The Role of LHX9 in the Formation of the Ovarian Reserve and its Implication in Female Reproductive Health

Premature ovarian insufficiency (POI), defined as the loss of ovarian function before the age of 40, affects approximately 1 in 100 women and represents a significant cause of ovulation-related infertility. Despite this, the underlying genetic causes of POI remain unknown in 70% of affected individuals. The ovarian reserve dictates the reproductive lifespan of a female mammal, and its maintenance is crucial in retaining fertility. During its formation, newly determined oocytes will cluster into ‘germ cell nests’ within the developing ovaries. Later in embryonic development, these nests will undergo scheduled breakdown through the ingression of somatic granulosa cells derived from the ovarian surface epithelium, resulting in a pool of discrete oocytes contained within primordial follicles. This intricate process requires the precise coordination of several signalling pathways. Recent findings implicated the role of the transcription factor LIM-homeobox gene 9 (LHX9) as a key regulator of germ cell nest breakdown. Previous research revealed LHX9’s essential role in promoting somatic cell proliferation in the early developing gonads. A recent study in the Wilson lab demonstrated how a female heterozygous (Lhx9^+/-) mouse model exhibited fertility decline, producing fewer pups per litter with age, as well as a significant reduction in the proportion of oocytes within nests compared to primordial follicles. Additionally, published patient variants within LHX9 have been linked to gonadal agenesis/dysgenesis phenotypes; one study reported a de novo missense variant (c.947A>G, p.Q316R) in LHX9 from a 46,XY child with finger and toe abnormalities, female external genitalia and absent uterus and ovaries. Another study described a nonsense mutation in LHX9 (c.35C>A, p.S12*) in a patient who presented with micropenis and hypospadias.

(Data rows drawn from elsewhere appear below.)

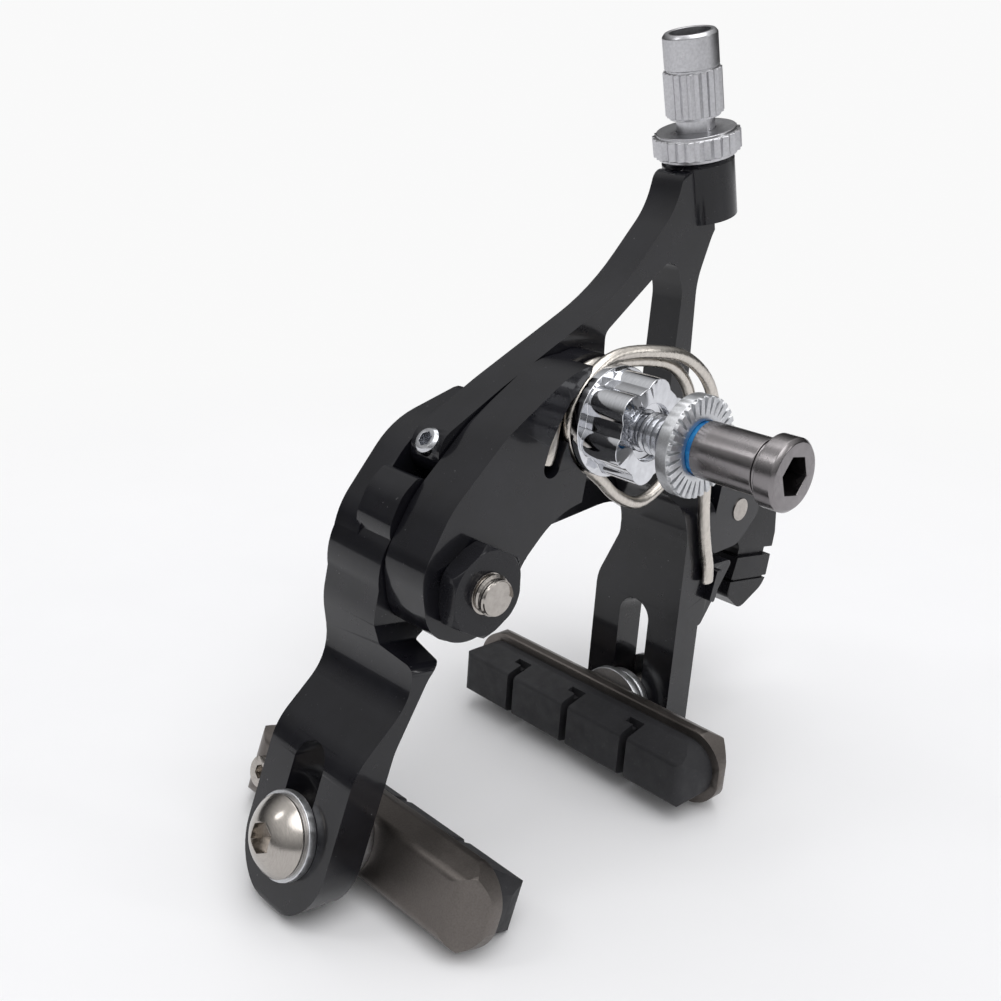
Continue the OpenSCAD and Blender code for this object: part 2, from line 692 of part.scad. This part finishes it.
// The shoes. Children of these stand with +X away from the wheel, from the leg's inner
// face, and Z up along the leg.
module at_right_shoe() {
    translate([right_foot[0], leg_y + 0.1, right_foot[1]]) rotate([0, -lean_right, 0]) children();
}

module at_left_shoe() {
    translate([left_foot[0], leg_y + 0.1, left_foot[1]]) rotate([0, lean_left, 0])
        mirror([1, 0, 0]) children();
}

shoe_bolt_d = 6;
holder_back = -stand_off;
holder_face = holder_back - holder_t;

// The outline of a shoe seen from the wheel, inset all round
module shoe_outline(inset) {
    l = shoe_l / 2 - inset;
    h = shoe_h / 2 - inset;
    rounded([[-l, -h, h * 1.6], [-l, h, h * 1.6], [l, h, h * 1.6], [l, -h, h * 1.6]], 12);
}

// A flat shape drawn in X and Y, given height from z0 to z1
module tall(z0, z1) {
    translate([0, 0, z0]) linear_extrude(z1 - z0) children();
}

// The metal holder: rounded ends, and sides and ends that draw in towards the leg
module shoe_holder() {
    h = shoe_h / 2;
    l = shoe_l / 2;
    knee = holder_face + 1.6;
    difference() {
        intersection() {
            wide(holder_face, holder_back) shoe_outline(0);
            deep(-l - 1, l + 1) rounded([[holder_face, -h, 0.3], [knee, -h, 1],
                [holder_back, -h + 1.9, 1.6], [holder_back, h - 1.9, 1.6], [knee, h, 1],
                [holder_face, h, 0.3]], 8);
            tall(-h - 1, h + 1) rounded([[holder_face, -l, 0.3], [knee, -l, 2],
                [holder_back, -l + 4.5, 4], [holder_back, l - 4.5, 4], [knee, l, 2],
                [holder_face, l, 0.3]], 8);
        }
        wide(holder_face - 1, holder_face + 1.8) shoe_outline(rim_t);
        rotate([0, -90, 0]) cylinder(d = shoe_bolt_d, h = -holder_face + 1, $fn = fine);
        translate([0, pad_screw_at, 0]) rotate([0, -90, 0])
            cylinder(d = 3, h = -holder_face + 1, $fn = coarse);
    }
}

pad_screw_at = shoe_l / 2 - 8;
groove_step = shoe_l * 0.236;
groove_w = 1.5;
groove_t = 4.4;

// The rubber: blocks between stepped grooves, on a base that sits in the holder
module brake_pad() {
    back = holder_face + 1.8;
    face = holder_face - rubber_t;
    base = shoe_h / 2 - rim_t;
    l = shoe_l / 2 - rim_t;
    difference() {
        intersection() {
            wide(face, back) shoe_outline(rim_t);
            deep(-shoe_l, shoe_l) rounded([[back + 1, -base, 0.3], [holder_face - 1.6, -base, 1],
                [face, -face_h / 2, 0.8], [face, face_h / 2, 0.8], [holder_face - 1.6, base, 1],
                [back + 1, base, 0.3]], 6);
            tall(-shoe_h, shoe_h) rounded([[back + 1, -l, 0.3], [holder_face - 1.6, -l, 1],
                [face, -l + 1.6, 1.6], [face, l - 1.6, 1.6], [holder_face - 1.6, l, 1],
                [back + 1, l, 0.3]], 6);
        }
        for (y = [-groove_step, 0, groove_step]) {
            translate([face - 1, y - groove_w / 2, -shoe_h])
                cube([groove_t + 1, groove_w, 2 * shoe_h]);
            translate([face + groove_t - 1.2, y - groove_w / 2, base - 1.6])
                cube([1.2, groove_w + 1.6, shoe_h]);
        }
    }
}

module pad_screw() {
    difference() {
        union() {
            translate([holder_back + 1.6, pad_screw_at, 0]) rotate([0, -90, 0])
                cylinder(d = 4.8, h = 1.6, $fn = fine);
            translate([holder_back + 0.1, pad_screw_at, 0]) rotate([0, -90, 0])
                cylinder(d = 3, h = holder_t - 2, $fn = coarse);
        }
        translate([holder_back + 2.6, pad_screw_at, 0]) rotate([0, -90, 0])
            cylinder(d = 2 / cos(30), h = 2.2, $fn = 6);
    }
}

module shoe_bolt() {
    head = leg_t + 1.3;
    rise = 3.1;
    r = shoe_head_d / 2;
    ball = (r * r + rise * rise) / (2 * rise);
    translate([holder_face + 2, 0, 0]) rotate([0, 90, 0])
        cylinder(d = shoe_bolt_d, h = head - holder_face - 1.9, $fn = fine);
    difference() {
        translate([head, 0, 0]) rotate([0, 90, 0]) rotate_extrude($fn = fine)
            polygon([[0, 0], [r, 0], [r, 0.7], for (k = [1:8])
                let (a = asin((r - 0.2) / ball) * (1 - k / 8))
                [ball * sin(a), 0.6 + rise - ball * (1 - cos(a))]]);
        translate([head + rise - 1.9, 0, 0]) rotate([0, 90, 0])
            cylinder(d = 4 / cos(30), h = 4, $fn = 6);
    }
}

// A dished and a domed washer inside the leg, and a flat one under the bolt's head
module shoe_washers() {
    difference() {
        union() {
            translate([-stand_off, 0, 0]) rotate([0, 90, 0]) cylinder(d = 13, h = 1.2, $fn = fine);
            translate([-stand_off + 1.2, 0, 0]) rotate([0, 90, 0])
                cylinder(d1 = 13, d2 = 12, h = 0.8, $fn = fine);
            translate([-stand_off + 2, 0, 0]) rotate([0, 90, 0])
                cylinder(d1 = 8.4, d2 = 11, h = 0.8, $fn = fine);
            translate([-stand_off + 2.8, 0, 0]) rotate([0, 90, 0])
                cylinder(d = 11, h = stand_off - 2.8, $fn = fine);
            translate([leg_t, 0, 0]) rotate([0, 90, 0]) cylinder(d = 12.4, h = 1.3, $fn = fine);
        }
        translate([-stand_off - 1, 0, 0]) rotate([0, 90, 0])
            cylinder(d = shoe_bolt_d, h = 20, $fn = fine);
    }
}

module right_shoe_holder() color([0.1, 0.1, 0.1]) at_right_shoe() shoe_holder();
module right_brake_pad() color([0.06, 0.06, 0.06]) at_right_shoe() brake_pad();
module right_pad_screw() color("silver") at_right_shoe() pad_screw();
module right_shoe_bolt() color("silver") at_right_shoe() shoe_bolt();
module right_shoe_washers() color("gray") at_right_shoe() shoe_washers();
module left_shoe_holder() color([0.1, 0.1, 0.1]) at_left_shoe() shoe_holder();
module left_brake_pad() color([0.06, 0.06, 0.06]) at_left_shoe() brake_pad();
module left_pad_screw() color("silver") at_left_shoe() pad_screw();
module left_shoe_bolt() color("silver") at_left_shoe() shoe_bolt();
module left_shoe_washers() color("gray") at_left_shoe() shoe_washers();

bracket();
centre_bolt();
lobed_seat_nut();
serrated_washer();
sleeve_nut();
thread_lock_patch();
side_pivot_bolt();
side_pivot_nut();
return_spring();
front_washer();
front_nut();
y_arm();
y_arm_bush();
centring_screw();
right_shoe_holder();
right_brake_pad();
right_pad_screw();
right_shoe_bolt();
right_shoe_washers();
c_arm();
c_arm_bush();
left_shoe_holder();
left_brake_pad();
left_pad_screw();
left_shoe_bolt();
left_shoe_washers();
quick_release_lever();
quick_release_axle();
cable_clamp_plate();
cable_clamp_bolt();
adjuster_ring();
adjuster_barrel();
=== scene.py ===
import json
import math

import bpy
from mathutils import Matrix, Vector


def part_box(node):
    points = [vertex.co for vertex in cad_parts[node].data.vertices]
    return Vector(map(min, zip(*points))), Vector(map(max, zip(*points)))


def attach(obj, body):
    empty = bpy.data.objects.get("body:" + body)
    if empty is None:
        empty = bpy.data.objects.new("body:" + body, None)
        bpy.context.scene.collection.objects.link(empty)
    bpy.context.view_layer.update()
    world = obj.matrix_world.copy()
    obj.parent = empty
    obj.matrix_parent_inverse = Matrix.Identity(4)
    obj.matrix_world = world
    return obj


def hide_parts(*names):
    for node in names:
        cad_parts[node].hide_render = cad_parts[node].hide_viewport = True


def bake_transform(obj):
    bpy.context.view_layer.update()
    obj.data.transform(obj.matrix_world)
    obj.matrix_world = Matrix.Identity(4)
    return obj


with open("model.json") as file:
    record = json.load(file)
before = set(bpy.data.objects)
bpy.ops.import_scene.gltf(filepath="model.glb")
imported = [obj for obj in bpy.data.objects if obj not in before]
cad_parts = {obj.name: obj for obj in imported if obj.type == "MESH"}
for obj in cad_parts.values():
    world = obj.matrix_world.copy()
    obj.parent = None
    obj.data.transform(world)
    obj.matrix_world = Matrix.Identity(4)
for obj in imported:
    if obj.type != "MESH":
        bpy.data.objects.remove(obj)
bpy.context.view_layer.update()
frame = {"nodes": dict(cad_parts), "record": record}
MM = 0.001
EVEN = (1, 1, 1)


# Materials: each takes its detail from noise in the object's own metres

def shader(name):
    """A new material, its node tree and its main shader."""
    material = bpy.data.materials.new(name)
    material.use_nodes = True
    tree = material.node_tree
    return material, tree, tree.nodes["Principled BSDF"]


def noise(tree, size, stretch=EVEN, detail=4):
    """Noise whose features are about size millimetres across, divided by stretch along each axis."""
    coords = tree.nodes.new("ShaderNodeTexCoord")
    mapping = tree.nodes.new("ShaderNodeMapping")
    mapping.inputs["Scale"].default_value = stretch
    texture = tree.nodes.new("ShaderNodeTexNoise")
    texture.inputs["Scale"].default_value = 1 / (size * MM)
    texture.inputs["Detail"].default_value = detail
    texture.inputs["Roughness"].default_value = 0.55
    tree.links.new(coords.outputs["Object"], mapping.inputs["Vector"])
    tree.links.new(mapping.outputs["Vector"], texture.inputs["Vector"])
    return texture.outputs["Fac"]


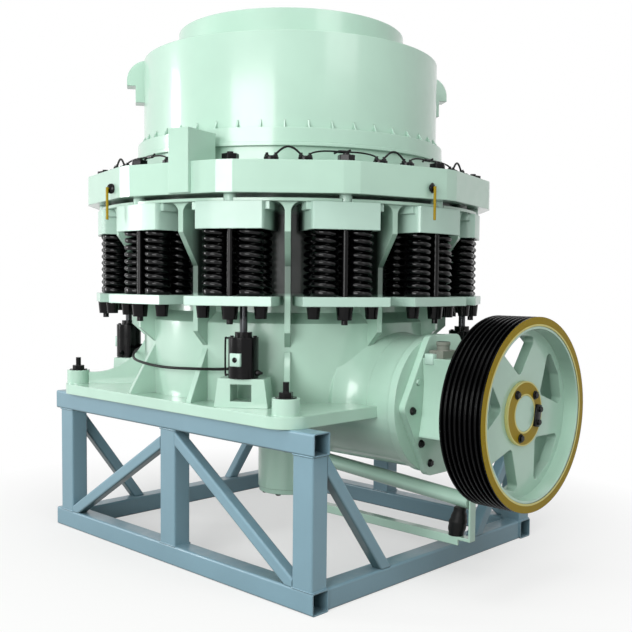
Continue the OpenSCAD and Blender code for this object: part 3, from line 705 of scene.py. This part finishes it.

This project first investigated nest formation in wild-type and heterozygous (Lhx9^+/-) E12.5 mouse ovaries in culture. MitoTracker dye was utilized to fluorescently stain the ovarian surface epithelium cells and track their ingression into the ovary over 48 hours. This method was initially optimized before the amount of fluorescence within the ovary, corresponding to ingressed granulosa cells, could be quantified and compared. This revealed that an increased amount of fluorescence was present in the heterozygous ovary compared to the wildtype, corresponding to an increase in granulosa cell ingression into the ovary. The proportion of cells undergoing apoptosis in post-natal day 1, 5-month and 9-month-old wildtype and Lhx9^+/- ovaries were also quantified and compared using a TUNEL assay, providing evidence to suggest that heterozygous ovaries contain an increased proportion of apoptotic cells when compared to the wildtype ovary at the same stage. Furthermore, the implications of the c.947A>G and c.35C>A LHX9 patient variants were explored to examine how these alterations could impact its function and interactions with associated proteins, such as LDB1. The co-expression of LHX9 with LDB1 in the ovary was revealed through single-cell RNA sequencing analysis, and the predicted effects of the patient variants within the alternative LHX9 isoform structures were explored using various databases. While the cloning of LHX9 isoform 1 and LDB1 into their respective expression vectors was unsuccessful, the expression of LHX9 isoform 3 was able to be observed in an ovarian cell line. These attempts provided a foundation for future work to build upon to examine the co-expression of LHX9 and LDB1 in a cell line. Site-directed mutagenesis was successfully used to induce the c.35C>A variant in the isoform 3 of LHX9.

This research aimed to elucidate the role of LHX9 in ovarian reserve formation and its contribution to conditions such as POI through an integrative approach combining mouse models, cellular assays, and genetic analysis. Ultimately, the findings could enhance genetic screenings for infertility and gonadal dysgenesis, improving our understanding and management of these conditions while working to reduce the incidence of premature ovarian insufficiency among women.